My 6th grade English Teacher first gave me a copy of Ender's Game just after Christmas vacation.  At the time I was reading other books, so I waited a while to start the book, but once I got reading I just couldn't stop.  I gave it back to him a month later saying I loved it.  Then I read it again at the end of 6th grade.  Again at the beginning of 7th grade, again during Christmas vacation of 7th grade, again during summer vacation. In 8th grade the book was required reading, but I didn't need to read it, I had practically memorized the book by reading it 5 times in just 2 years.
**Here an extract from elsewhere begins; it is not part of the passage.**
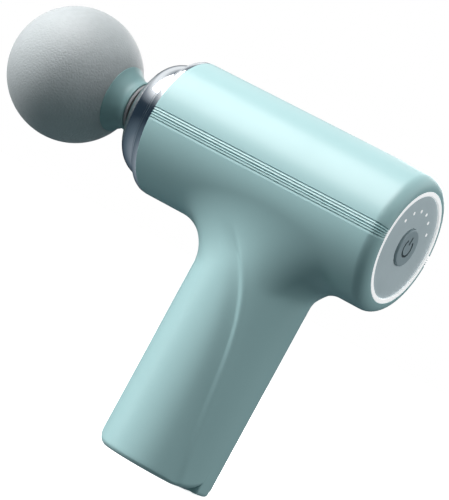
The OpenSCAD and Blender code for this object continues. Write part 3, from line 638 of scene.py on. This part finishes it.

This book is a classic and will always remain in a special place in my heart.  It teaches lessons about how terrible, yet necessary war is, and how one child can get wrapped up in it.  It teaches how adults can influence children so much, and how children and make other children pull back from society.  It is as much a book about the social issues of war to children, to how love for children, but duty to win a war can make an adult feel.  It is a top notch science fiction novel, but that's not what it is.  It's a book about society, and children, and how they should respected, but how they are used.

Submitted by
(Apr 25, 2000)

I first read Ender's Game over ten years ago.  This story was so enchanting that I had to lend it to a friend, then another, and another, and another, and so on.  I got the book back two years later and the pages were yellowed and dog-eared, the binding had failed too.  I was amazed at the strength of the story to captivate all who held the book.

Submitted by Julie
(Sep 23, 1999)

"Ender's Game," by Orson Scott was a book that I couldn't put down. I have read many books in my life, and this was my favorite. The character in the book Ender will be a character that will stick in my mind probably forever. He was so young when he left his family to another planet. Him, Valentine, and Peter I shall always remember. Orson Scott did a wonderful job describing the characters and showing their feelings and emmotions. He brought out a life-long message if you really look into it. I recommend "Ender's Game", to everyone who has a love for science fiction novels or not.

Submitted by Chris Smith
(Sep 13, 1999)

Ender's Game is a captivating story about a young boy caught in the middle of a galactic scandal--xenocide. The human race was attacked by a race of aliens they call the bugs. Now, decades later, they will launch a counter-attack led by this young boy--Ender--who has been specially bred and trained to commit a crime like no other recorded in the many long hisories of Earth. He will be responsible for the destruction of an entire species of intelligent beings. But will he be remembered as a hero... or a killer?

Card weaves an intricate plot together with questions about the very nature of humanity. One of the most thought-provoking novels ever and certainly among the best.